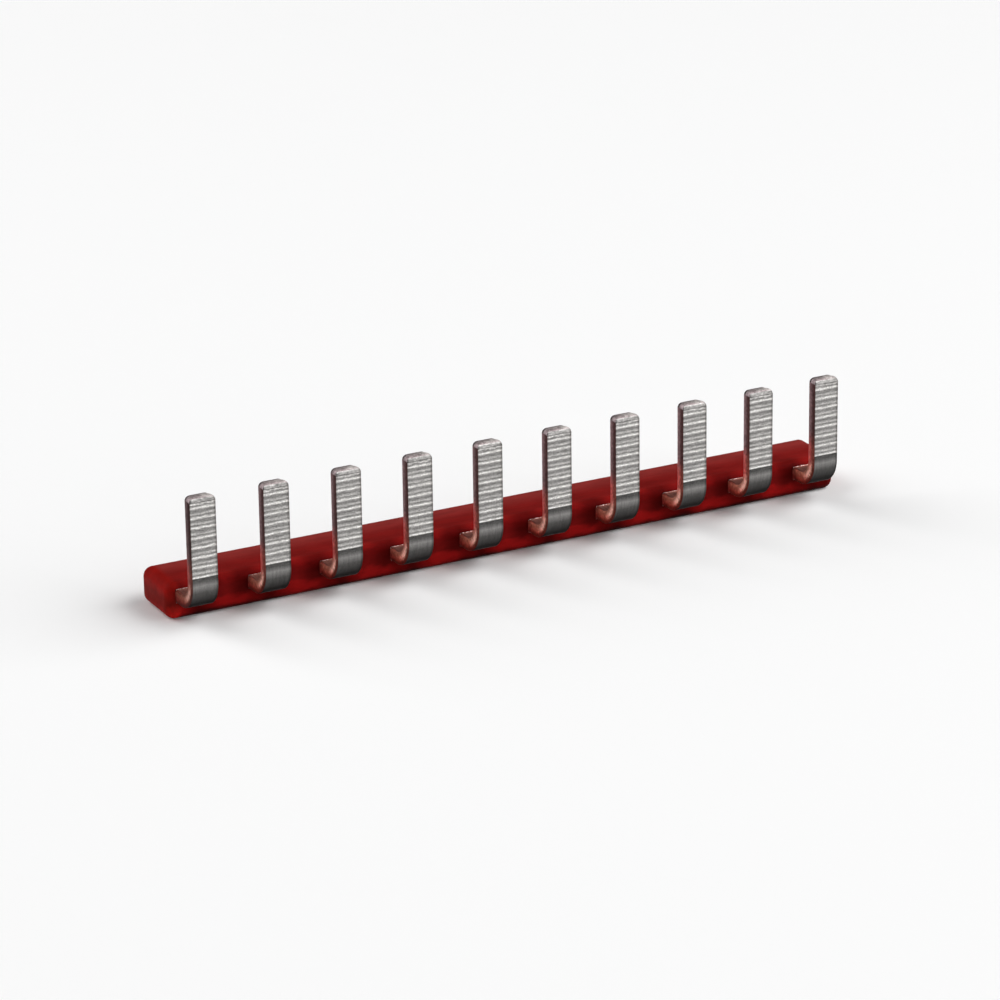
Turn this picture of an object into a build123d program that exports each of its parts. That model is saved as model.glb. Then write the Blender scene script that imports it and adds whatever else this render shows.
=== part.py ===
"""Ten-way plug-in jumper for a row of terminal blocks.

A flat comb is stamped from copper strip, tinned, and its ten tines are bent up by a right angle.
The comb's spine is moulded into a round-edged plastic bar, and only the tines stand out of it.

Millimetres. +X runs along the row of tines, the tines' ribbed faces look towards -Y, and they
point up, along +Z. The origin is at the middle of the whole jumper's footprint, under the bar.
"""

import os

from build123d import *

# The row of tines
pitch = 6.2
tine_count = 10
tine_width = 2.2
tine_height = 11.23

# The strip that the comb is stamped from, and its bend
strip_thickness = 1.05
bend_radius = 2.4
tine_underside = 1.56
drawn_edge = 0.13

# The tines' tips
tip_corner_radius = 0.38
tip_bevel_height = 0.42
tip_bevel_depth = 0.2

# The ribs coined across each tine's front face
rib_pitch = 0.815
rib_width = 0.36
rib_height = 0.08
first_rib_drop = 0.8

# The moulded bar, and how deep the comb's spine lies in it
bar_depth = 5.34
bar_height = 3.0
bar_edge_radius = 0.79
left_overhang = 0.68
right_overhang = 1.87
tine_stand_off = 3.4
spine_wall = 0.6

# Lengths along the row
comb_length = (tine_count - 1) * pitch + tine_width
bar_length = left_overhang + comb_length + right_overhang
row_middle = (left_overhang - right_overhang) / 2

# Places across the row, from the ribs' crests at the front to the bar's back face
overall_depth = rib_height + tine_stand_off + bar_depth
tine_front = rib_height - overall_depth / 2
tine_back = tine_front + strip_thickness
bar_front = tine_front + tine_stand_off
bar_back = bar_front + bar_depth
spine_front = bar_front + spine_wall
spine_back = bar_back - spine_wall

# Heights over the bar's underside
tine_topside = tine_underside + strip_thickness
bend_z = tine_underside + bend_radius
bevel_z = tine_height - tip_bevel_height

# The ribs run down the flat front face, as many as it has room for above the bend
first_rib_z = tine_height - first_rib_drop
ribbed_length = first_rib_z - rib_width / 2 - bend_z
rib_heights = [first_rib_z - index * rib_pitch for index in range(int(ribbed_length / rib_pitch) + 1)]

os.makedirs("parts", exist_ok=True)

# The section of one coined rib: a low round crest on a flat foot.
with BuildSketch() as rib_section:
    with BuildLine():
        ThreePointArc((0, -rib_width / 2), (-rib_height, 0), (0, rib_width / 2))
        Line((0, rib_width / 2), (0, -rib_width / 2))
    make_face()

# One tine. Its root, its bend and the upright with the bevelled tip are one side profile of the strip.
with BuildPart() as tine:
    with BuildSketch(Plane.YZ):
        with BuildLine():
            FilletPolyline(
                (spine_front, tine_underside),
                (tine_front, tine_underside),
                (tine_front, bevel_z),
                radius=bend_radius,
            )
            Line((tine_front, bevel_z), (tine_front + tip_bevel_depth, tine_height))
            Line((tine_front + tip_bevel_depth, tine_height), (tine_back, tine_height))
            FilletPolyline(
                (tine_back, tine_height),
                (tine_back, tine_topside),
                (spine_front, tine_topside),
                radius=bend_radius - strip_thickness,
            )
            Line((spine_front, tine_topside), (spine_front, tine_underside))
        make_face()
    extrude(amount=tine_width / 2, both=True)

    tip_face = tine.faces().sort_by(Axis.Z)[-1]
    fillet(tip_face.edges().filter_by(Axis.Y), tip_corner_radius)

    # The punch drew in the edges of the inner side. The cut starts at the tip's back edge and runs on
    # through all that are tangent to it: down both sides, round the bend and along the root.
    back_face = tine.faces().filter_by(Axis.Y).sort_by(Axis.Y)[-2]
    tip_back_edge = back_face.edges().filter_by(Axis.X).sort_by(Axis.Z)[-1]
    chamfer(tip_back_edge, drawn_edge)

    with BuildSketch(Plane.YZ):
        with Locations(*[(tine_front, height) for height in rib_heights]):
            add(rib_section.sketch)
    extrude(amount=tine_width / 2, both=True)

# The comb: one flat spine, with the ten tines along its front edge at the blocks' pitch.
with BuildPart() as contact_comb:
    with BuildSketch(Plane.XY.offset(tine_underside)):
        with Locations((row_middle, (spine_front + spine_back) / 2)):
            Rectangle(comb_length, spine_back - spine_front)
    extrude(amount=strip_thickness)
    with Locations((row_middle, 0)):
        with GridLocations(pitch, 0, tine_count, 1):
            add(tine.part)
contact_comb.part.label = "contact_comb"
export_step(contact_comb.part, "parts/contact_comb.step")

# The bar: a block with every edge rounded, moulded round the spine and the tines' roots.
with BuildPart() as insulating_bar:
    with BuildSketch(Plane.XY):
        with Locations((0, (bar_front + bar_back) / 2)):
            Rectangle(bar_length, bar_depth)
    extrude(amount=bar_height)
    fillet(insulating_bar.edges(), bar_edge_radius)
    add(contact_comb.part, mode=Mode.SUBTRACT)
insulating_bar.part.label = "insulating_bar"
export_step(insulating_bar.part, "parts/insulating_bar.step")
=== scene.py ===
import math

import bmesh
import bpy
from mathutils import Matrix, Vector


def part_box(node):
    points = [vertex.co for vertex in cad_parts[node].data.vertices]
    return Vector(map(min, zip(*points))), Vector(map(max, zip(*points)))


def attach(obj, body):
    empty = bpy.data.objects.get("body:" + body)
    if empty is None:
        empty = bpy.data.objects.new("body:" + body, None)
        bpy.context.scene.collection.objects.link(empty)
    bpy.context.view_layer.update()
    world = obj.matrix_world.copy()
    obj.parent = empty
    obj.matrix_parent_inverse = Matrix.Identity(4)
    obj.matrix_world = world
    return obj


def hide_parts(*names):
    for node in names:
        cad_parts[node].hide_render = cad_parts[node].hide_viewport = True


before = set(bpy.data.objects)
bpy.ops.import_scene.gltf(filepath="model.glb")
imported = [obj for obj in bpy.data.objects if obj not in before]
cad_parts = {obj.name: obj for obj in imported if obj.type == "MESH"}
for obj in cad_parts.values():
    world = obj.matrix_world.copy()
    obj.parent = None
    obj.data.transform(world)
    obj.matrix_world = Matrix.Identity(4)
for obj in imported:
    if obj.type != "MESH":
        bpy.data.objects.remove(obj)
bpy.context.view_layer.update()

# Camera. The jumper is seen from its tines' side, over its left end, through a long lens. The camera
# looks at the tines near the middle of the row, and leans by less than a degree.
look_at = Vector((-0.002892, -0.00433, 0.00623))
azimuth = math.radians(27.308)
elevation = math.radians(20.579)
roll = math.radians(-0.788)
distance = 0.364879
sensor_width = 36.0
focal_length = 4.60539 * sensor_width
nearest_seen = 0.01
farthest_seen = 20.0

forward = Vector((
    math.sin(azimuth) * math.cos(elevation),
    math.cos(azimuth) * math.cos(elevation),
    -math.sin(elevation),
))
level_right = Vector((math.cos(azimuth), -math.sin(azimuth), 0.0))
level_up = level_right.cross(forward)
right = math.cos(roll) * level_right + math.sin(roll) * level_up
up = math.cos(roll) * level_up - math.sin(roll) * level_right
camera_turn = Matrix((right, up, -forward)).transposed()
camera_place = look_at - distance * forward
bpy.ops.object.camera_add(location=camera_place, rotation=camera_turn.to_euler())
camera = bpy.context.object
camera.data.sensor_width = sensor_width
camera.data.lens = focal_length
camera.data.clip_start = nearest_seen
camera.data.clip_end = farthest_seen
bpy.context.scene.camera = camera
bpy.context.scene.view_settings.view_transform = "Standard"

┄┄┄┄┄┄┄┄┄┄

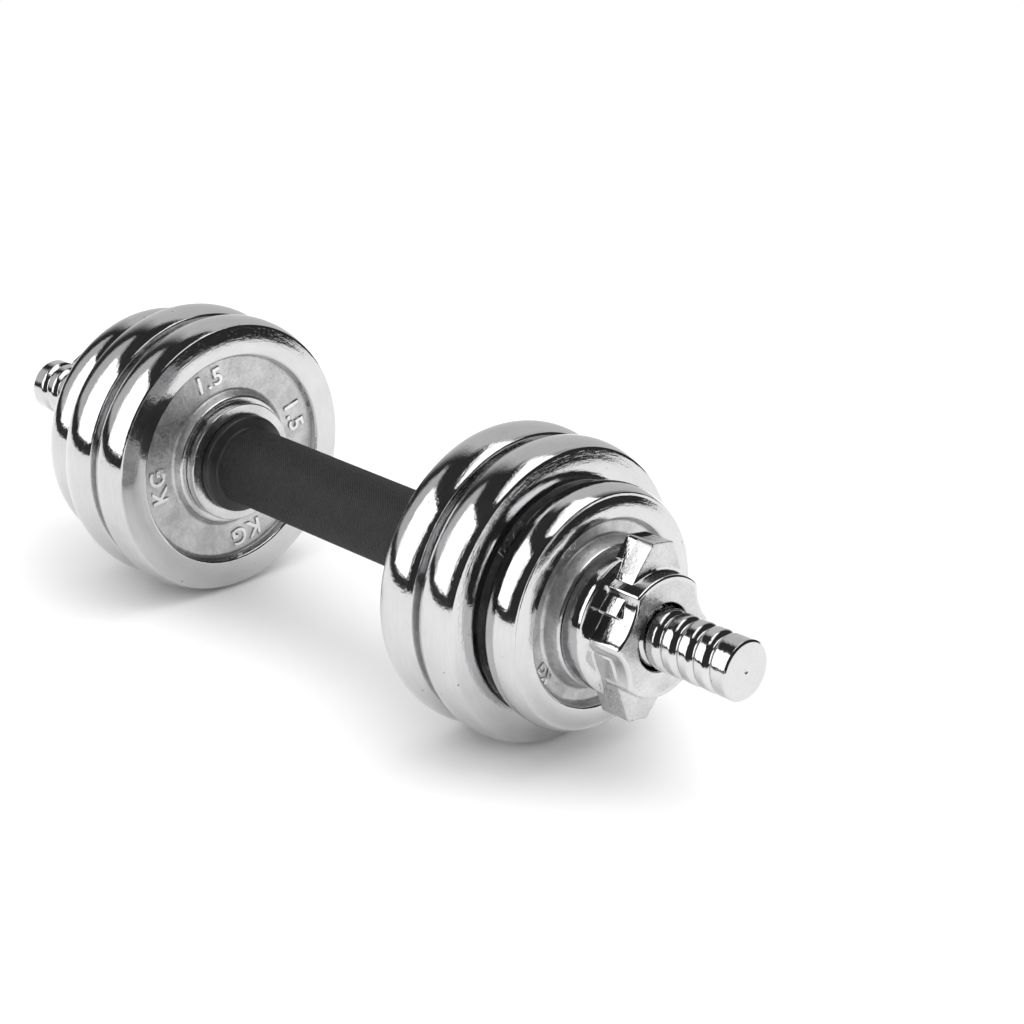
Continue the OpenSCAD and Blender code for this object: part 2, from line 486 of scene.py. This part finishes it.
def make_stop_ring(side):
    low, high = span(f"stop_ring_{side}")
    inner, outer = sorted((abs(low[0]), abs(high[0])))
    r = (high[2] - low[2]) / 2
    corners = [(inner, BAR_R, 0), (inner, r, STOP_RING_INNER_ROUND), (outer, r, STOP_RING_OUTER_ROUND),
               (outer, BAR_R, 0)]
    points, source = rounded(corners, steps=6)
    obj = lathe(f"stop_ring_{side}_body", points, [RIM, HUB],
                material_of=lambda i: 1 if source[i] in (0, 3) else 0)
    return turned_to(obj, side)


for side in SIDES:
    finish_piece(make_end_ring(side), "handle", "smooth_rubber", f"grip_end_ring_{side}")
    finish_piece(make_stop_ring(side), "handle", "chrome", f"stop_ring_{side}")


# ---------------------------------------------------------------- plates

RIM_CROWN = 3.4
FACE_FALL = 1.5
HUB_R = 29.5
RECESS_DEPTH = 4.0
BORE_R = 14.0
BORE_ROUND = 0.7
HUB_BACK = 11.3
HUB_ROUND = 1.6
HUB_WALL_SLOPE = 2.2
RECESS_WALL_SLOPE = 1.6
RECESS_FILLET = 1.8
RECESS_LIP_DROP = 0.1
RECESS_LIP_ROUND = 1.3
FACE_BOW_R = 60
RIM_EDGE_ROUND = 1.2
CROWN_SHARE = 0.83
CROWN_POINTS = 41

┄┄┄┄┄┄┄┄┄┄

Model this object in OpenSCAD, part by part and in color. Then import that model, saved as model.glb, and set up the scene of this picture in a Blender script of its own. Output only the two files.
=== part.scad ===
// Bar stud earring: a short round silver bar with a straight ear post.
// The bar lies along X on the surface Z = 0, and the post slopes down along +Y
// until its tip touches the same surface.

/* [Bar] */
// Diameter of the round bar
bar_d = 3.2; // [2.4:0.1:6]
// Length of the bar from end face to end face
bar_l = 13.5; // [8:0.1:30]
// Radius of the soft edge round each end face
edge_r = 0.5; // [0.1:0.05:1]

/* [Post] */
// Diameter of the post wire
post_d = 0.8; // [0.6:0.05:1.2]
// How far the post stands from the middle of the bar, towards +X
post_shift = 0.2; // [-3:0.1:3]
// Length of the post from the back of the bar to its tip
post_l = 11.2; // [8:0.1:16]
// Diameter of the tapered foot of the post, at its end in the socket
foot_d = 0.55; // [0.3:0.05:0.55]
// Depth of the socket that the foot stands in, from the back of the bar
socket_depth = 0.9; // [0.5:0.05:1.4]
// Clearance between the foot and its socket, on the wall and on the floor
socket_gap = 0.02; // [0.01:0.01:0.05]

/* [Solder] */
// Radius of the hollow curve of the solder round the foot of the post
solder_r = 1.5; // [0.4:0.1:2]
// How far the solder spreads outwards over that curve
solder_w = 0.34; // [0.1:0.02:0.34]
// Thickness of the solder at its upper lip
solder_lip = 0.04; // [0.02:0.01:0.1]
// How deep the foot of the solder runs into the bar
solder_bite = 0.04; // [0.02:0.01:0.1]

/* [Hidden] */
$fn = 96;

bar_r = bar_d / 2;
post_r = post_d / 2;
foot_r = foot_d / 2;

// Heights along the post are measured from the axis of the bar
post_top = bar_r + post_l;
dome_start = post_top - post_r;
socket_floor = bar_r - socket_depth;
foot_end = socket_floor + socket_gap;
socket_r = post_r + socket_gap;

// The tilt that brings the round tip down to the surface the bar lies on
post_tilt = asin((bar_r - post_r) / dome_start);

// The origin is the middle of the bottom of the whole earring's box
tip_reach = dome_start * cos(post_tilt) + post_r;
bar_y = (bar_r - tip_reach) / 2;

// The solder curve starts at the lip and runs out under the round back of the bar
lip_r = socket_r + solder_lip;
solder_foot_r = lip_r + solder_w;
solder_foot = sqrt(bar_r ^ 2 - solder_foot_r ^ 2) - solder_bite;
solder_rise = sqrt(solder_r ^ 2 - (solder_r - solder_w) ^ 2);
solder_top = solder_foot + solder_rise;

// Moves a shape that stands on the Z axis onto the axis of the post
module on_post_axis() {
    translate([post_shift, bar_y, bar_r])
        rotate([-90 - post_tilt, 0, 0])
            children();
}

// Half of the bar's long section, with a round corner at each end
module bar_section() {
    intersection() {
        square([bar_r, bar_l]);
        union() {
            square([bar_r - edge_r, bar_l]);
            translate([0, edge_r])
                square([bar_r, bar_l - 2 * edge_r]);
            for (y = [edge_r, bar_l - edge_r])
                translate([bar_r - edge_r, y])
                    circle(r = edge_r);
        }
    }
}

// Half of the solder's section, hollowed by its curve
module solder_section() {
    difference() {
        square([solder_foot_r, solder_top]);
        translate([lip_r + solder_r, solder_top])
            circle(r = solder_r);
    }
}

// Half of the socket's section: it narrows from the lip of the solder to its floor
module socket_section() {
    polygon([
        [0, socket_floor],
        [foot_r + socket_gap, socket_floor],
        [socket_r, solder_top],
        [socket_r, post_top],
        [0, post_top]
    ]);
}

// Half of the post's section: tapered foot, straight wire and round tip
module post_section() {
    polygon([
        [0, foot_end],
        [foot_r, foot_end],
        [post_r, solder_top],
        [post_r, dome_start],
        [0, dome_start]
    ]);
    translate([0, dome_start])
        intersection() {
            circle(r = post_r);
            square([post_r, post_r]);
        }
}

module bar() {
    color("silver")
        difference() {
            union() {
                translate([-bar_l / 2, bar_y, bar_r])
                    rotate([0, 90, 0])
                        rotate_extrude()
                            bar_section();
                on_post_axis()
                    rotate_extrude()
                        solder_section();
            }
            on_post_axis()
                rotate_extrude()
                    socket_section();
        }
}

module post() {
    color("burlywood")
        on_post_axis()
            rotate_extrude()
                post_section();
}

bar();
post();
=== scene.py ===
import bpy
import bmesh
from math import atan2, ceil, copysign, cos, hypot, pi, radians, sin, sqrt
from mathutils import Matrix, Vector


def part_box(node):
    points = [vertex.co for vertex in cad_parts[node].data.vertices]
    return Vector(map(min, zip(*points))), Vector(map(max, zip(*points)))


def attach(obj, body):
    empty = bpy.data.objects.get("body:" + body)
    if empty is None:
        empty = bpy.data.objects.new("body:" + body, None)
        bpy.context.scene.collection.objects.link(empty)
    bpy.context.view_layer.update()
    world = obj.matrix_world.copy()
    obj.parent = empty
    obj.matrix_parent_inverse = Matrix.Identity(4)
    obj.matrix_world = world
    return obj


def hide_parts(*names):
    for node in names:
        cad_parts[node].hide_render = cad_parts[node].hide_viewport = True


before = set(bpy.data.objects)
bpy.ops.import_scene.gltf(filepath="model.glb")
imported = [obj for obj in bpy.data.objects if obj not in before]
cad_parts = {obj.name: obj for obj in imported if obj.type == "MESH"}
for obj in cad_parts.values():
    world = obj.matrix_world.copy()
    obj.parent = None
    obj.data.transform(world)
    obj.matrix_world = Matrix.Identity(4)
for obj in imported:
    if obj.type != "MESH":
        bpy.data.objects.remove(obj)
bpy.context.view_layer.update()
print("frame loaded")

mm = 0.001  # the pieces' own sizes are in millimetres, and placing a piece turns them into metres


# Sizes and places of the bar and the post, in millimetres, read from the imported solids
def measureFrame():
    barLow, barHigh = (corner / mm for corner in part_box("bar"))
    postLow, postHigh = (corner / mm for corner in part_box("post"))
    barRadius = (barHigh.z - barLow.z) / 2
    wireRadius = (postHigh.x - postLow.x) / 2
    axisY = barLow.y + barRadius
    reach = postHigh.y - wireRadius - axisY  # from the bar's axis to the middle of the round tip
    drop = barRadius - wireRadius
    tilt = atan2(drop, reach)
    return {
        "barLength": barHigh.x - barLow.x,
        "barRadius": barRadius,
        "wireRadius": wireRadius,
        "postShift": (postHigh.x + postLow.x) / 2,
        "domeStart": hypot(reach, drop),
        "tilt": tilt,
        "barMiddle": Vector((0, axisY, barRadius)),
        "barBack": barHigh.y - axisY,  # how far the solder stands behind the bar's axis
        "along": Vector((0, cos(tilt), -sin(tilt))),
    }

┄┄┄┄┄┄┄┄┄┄

◆ WORK TO DO ◆
Print only the run of lines that begins with the line containing "Turn this picture" and ends with the line containing "spine_wall = 0.6", both included, exactly as they read.

◆ TASK SOLUTION ◆
Turn this picture of an object into a build123d program that exports each of its parts. That model is saved as model.glb. Then write the Blender scene script that imports it and adds whatever else this render shows.
=== part.py ===
"""Ten-way plug-in jumper for a row of terminal blocks.

A flat comb is stamped from copper strip, tinned, and its ten tines are bent up by a right angle.
The comb's spine is moulded into a round-edged plastic bar, and only the tines stand out of it.

Millimetres. +X runs along the row of tines, the tines' ribbed faces look towards -Y, and they
point up, along +Z. The origin is at the middle of the whole jumper's footprint, under the bar.
"""

import os

from build123d import *

# The row of tines
pitch = 6.2
tine_count = 10
tine_width = 2.2
tine_height = 11.23

# The strip that the comb is stamped from, and its bend
strip_thickness = 1.05
bend_radius = 2.4
tine_underside = 1.56
drawn_edge = 0.13

# The tines' tips
tip_corner_radius = 0.38
tip_bevel_height = 0.42
tip_bevel_depth = 0.2

# The ribs coined across each tine's front face
rib_pitch = 0.815
rib_width = 0.36
rib_height = 0.08
first_rib_drop = 0.8

# The moulded bar, and how deep the comb's spine lies in it
bar_depth = 5.34
bar_height = 3.0
bar_edge_radius = 0.79
left_overhang = 0.68
right_overhang = 1.87
tine_stand_off = 3.4
spine_wall = 0.6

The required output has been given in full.